GIVEN DATA:
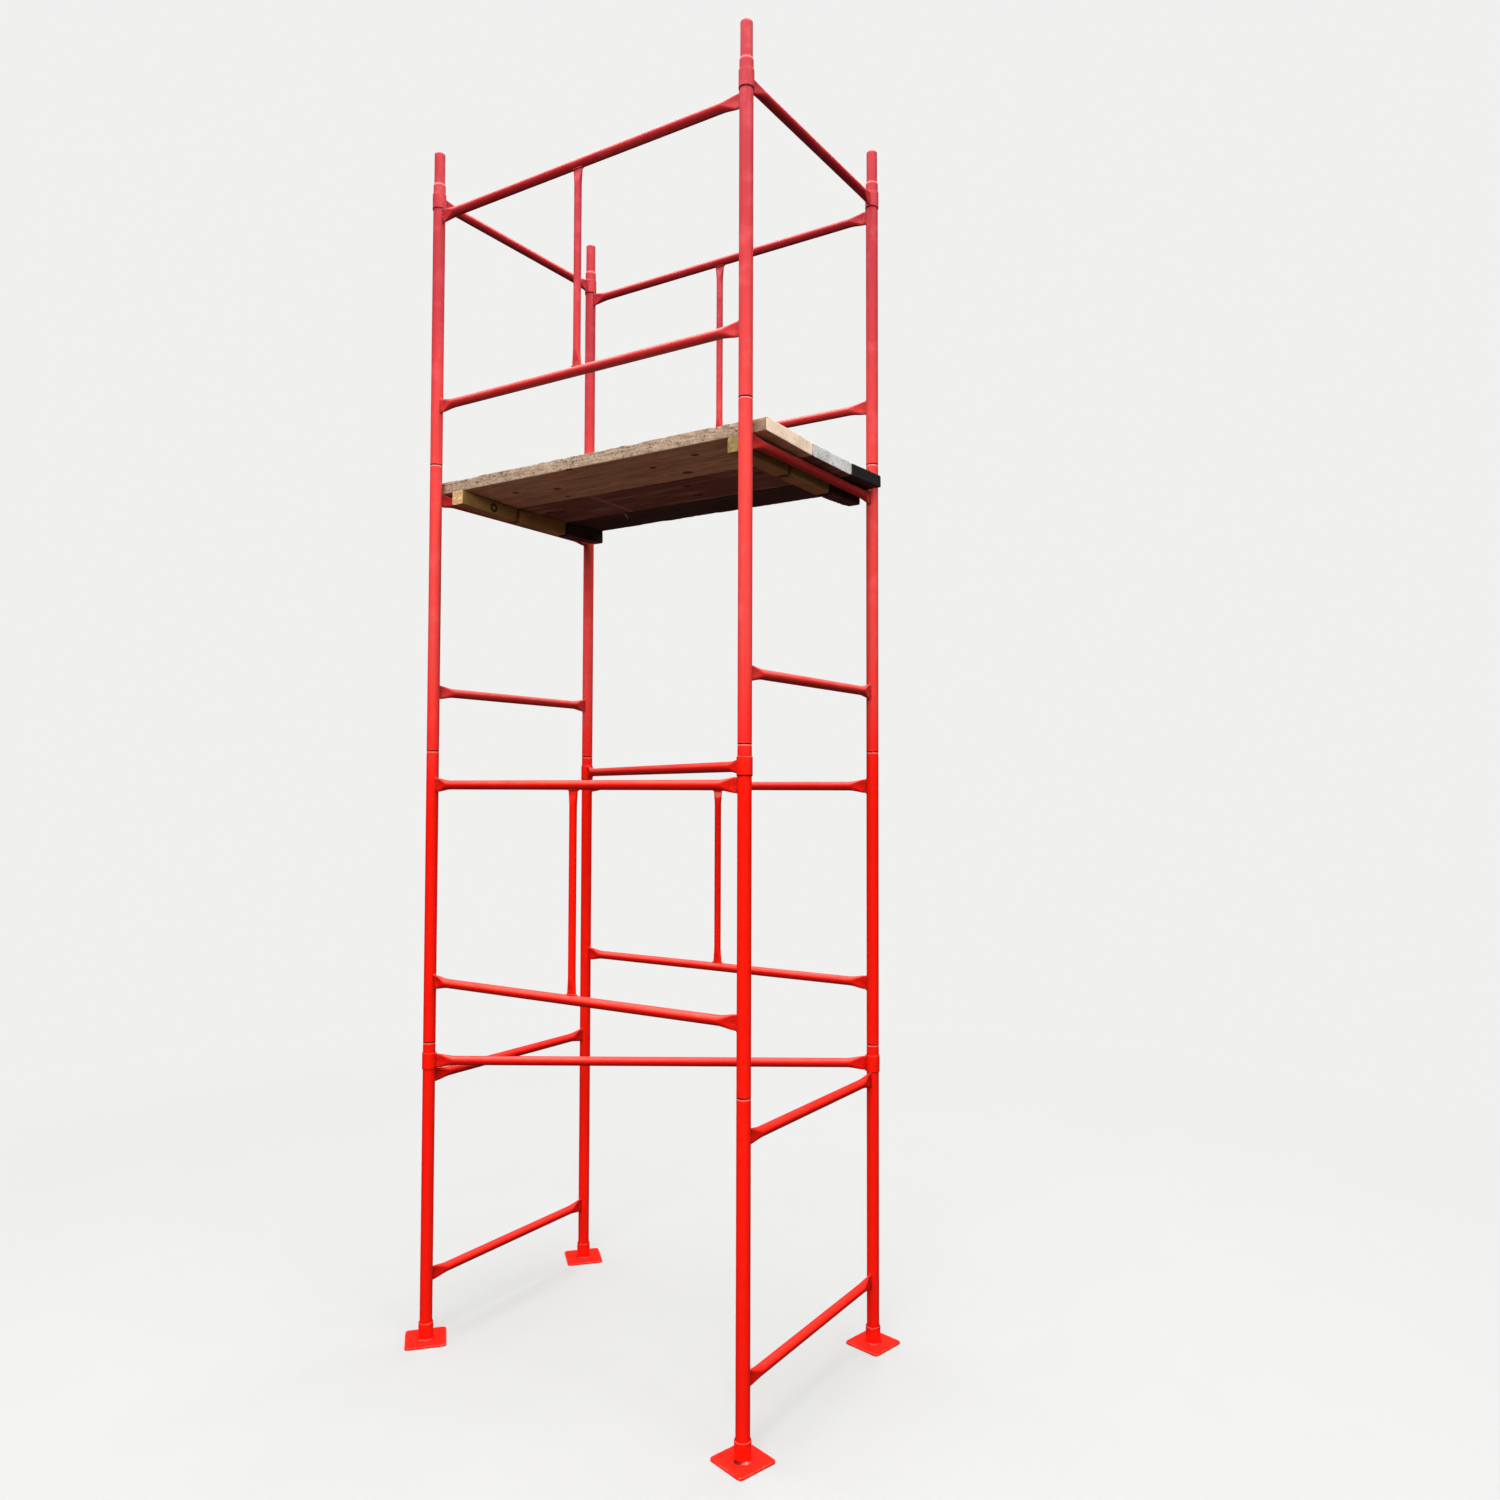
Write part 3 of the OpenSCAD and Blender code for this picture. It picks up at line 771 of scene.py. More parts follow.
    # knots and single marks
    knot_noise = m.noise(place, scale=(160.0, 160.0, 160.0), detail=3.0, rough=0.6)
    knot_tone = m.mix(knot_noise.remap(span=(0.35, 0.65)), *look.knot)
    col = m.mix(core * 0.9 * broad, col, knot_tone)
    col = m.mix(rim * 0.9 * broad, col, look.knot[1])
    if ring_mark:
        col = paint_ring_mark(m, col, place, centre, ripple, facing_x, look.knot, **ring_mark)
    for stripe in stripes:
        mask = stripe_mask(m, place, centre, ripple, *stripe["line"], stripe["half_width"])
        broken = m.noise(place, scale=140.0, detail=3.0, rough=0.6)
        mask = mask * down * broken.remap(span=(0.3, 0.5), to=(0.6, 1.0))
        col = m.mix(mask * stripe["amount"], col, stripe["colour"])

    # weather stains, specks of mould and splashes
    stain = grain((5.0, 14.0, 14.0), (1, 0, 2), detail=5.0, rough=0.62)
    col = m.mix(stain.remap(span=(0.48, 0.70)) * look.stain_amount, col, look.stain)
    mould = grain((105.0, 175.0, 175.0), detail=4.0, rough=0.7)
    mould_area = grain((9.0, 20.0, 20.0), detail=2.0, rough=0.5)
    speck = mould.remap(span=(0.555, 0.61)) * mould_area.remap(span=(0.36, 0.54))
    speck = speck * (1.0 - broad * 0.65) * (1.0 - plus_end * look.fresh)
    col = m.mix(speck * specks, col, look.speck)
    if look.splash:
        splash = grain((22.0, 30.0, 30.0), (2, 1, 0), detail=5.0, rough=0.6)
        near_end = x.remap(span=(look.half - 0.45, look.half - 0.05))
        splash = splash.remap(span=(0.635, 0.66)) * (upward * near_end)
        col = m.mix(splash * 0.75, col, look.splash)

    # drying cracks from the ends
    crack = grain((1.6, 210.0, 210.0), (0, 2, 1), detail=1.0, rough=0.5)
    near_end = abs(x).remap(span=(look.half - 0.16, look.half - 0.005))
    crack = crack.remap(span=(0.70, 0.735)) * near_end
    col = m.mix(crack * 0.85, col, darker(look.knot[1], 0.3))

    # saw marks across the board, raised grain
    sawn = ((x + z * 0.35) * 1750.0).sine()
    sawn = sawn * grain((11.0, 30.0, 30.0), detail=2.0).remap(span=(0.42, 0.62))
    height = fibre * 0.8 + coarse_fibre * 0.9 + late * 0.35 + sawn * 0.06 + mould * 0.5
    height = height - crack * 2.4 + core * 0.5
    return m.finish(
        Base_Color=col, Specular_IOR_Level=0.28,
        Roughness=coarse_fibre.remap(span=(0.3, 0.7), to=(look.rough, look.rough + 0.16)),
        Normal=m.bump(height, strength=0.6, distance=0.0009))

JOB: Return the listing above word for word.

ANSWER TO THE EXERCISE:
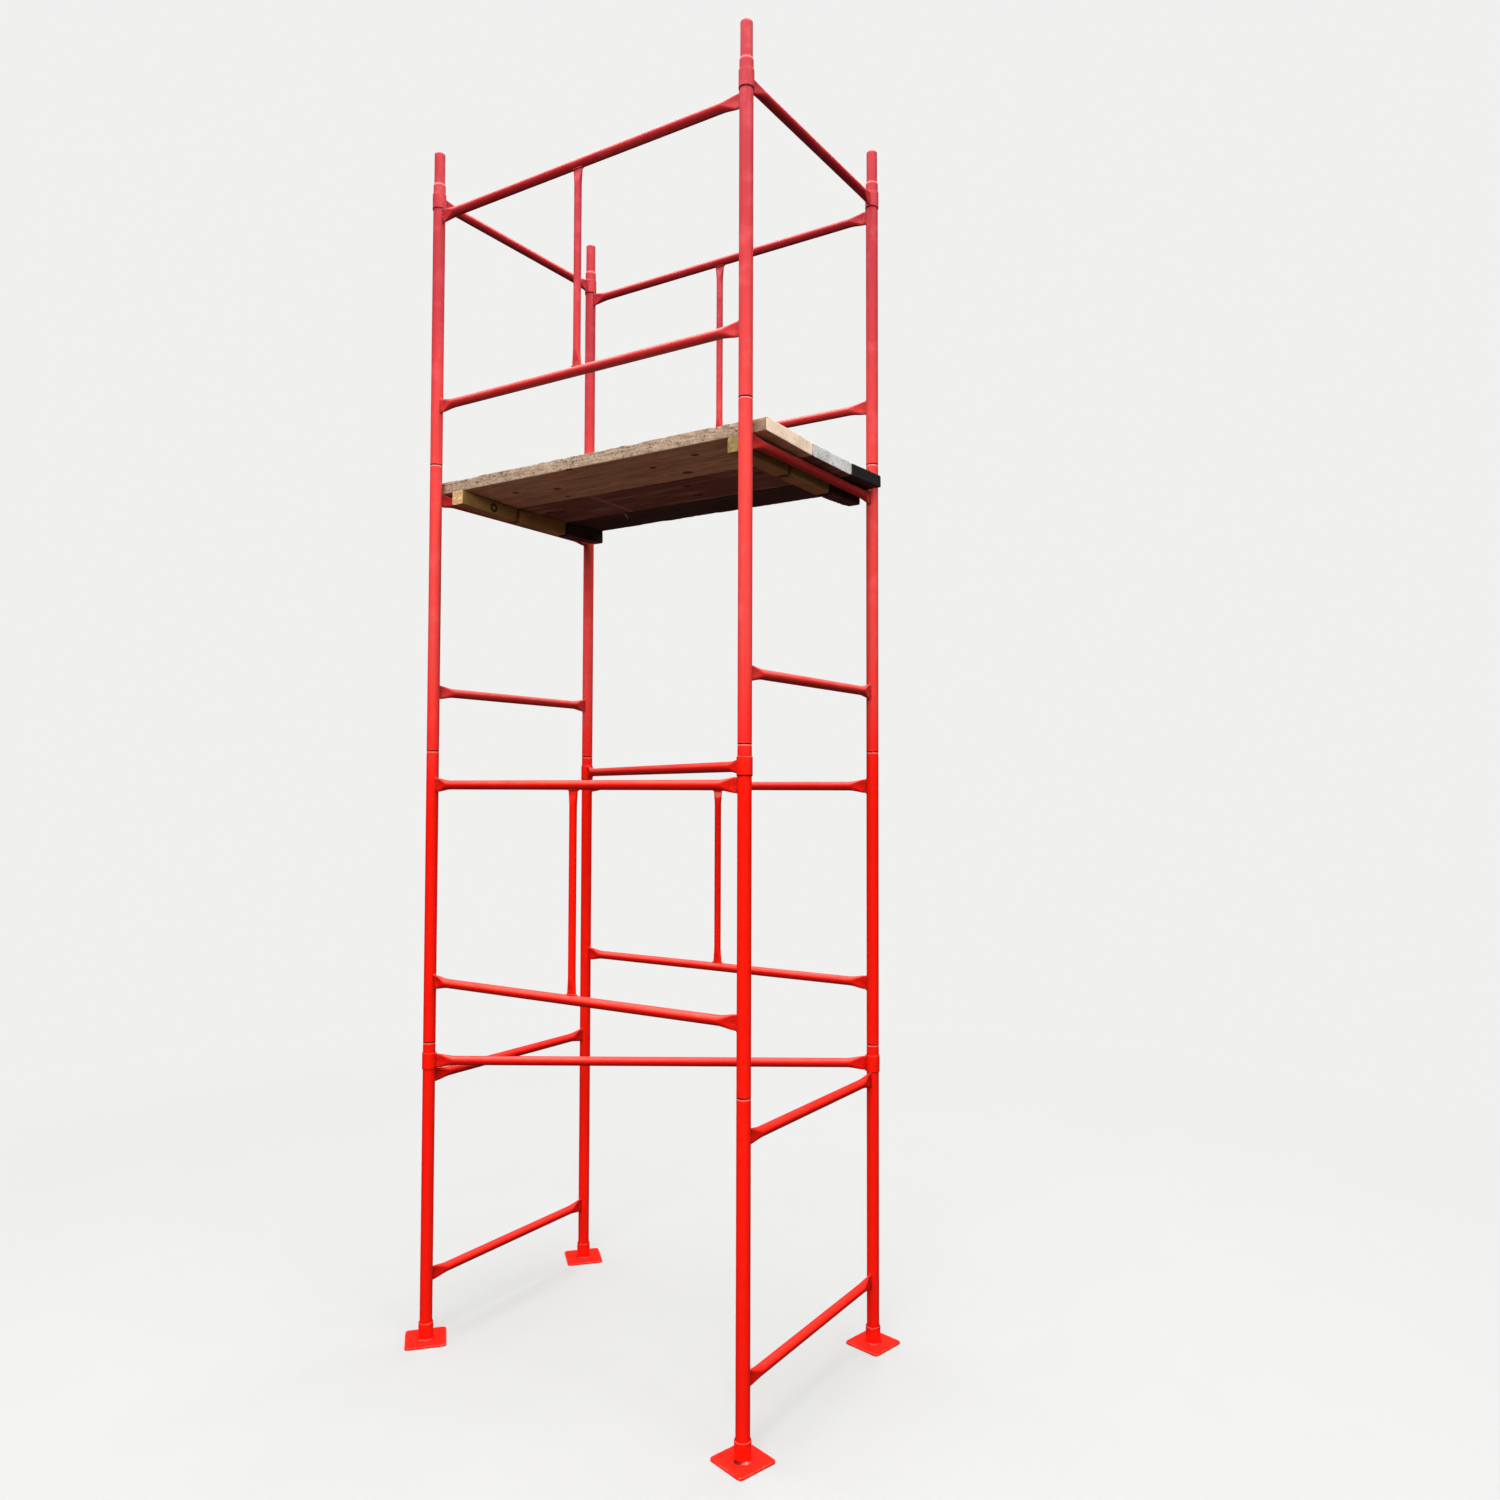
Write part 3 of the OpenSCAD and Blender code for this picture. It picks up at line 771 of scene.py. More parts follow.
    # knots and single marks
    knot_noise = m.noise(place, scale=(160.0, 160.0, 160.0), detail=3.0, rough=0.6)
    knot_tone = m.mix(knot_noise.remap(span=(0.35, 0.65)), *look.knot)
    col = m.mix(core * 0.9 * broad, col, knot_tone)
    col = m.mix(rim * 0.9 * broad, col, look.knot[1])
    if ring_mark:
        col = paint_ring_mark(m, col, place, centre, ripple, facing_x, look.knot, **ring_mark)
    for stripe in stripes:
        mask = stripe_mask(m, place, centre, ripple, *stripe["line"], stripe["half_width"])
        broken = m.noise(place, scale=140.0, detail=3.0, rough=0.6)
        mask = mask * down * broken.remap(span=(0.3, 0.5), to=(0.6, 1.0))
        col = m.mix(mask * stripe["amount"], col, stripe["colour"])

    # weather stains, specks of mould and splashes
    stain = grain((5.0, 14.0, 14.0), (1, 0, 2), detail=5.0, rough=0.62)
    col = m.mix(stain.remap(span=(0.48, 0.70)) * look.stain_amount, col, look.stain)
    mould = grain((105.0, 175.0, 175.0), detail=4.0, rough=0.7)
    mould_area = grain((9.0, 20.0, 20.0), detail=2.0, rough=0.5)
    speck = mould.remap(span=(0.555, 0.61)) * mould_area.remap(span=(0.36, 0.54))
    speck = speck * (1.0 - broad * 0.65) * (1.0 - plus_end * look.fresh)
    col = m.mix(speck * specks, col, look.speck)
    if look.splash:
        splash = grain((22.0, 30.0, 30.0), (2, 1, 0), detail=5.0, rough=0.6)
        near_end = x.remap(span=(look.half - 0.45, look.half - 0.05))
        splash = splash.remap(span=(0.635, 0.66)) * (upward * near_end)
        col = m.mix(splash * 0.75, col, look.splash)

    # drying cracks from the ends
    crack = grain((1.6, 210.0, 210.0), (0, 2, 1), detail=1.0, rough=0.5)
    near_end = abs(x).remap(span=(look.half - 0.16, look.half - 0.005))
    crack = crack.remap(span=(0.70, 0.735)) * near_end
    col = m.mix(crack * 0.85, col, darker(look.knot[1], 0.3))

    # saw marks across the board, raised grain
    sawn = ((x + z * 0.35) * 1750.0).sine()
    sawn = sawn * grain((11.0, 30.0, 30.0), detail=2.0).remap(span=(0.42, 0.62))
    height = fibre * 0.8 + coarse_fibre * 0.9 + late * 0.35 + sawn * 0.06 + mould * 0.5
    height = height - crack * 2.4 + core * 0.5
    return m.finish(
        Base_Color=col, Specular_IOR_Level=0.28,
        Roughness=coarse_fibre.remap(span=(0.3, 0.7), to=(look.rough, look.rough + 0.16)),
        Normal=m.bump(height, strength=0.6, distance=0.0009))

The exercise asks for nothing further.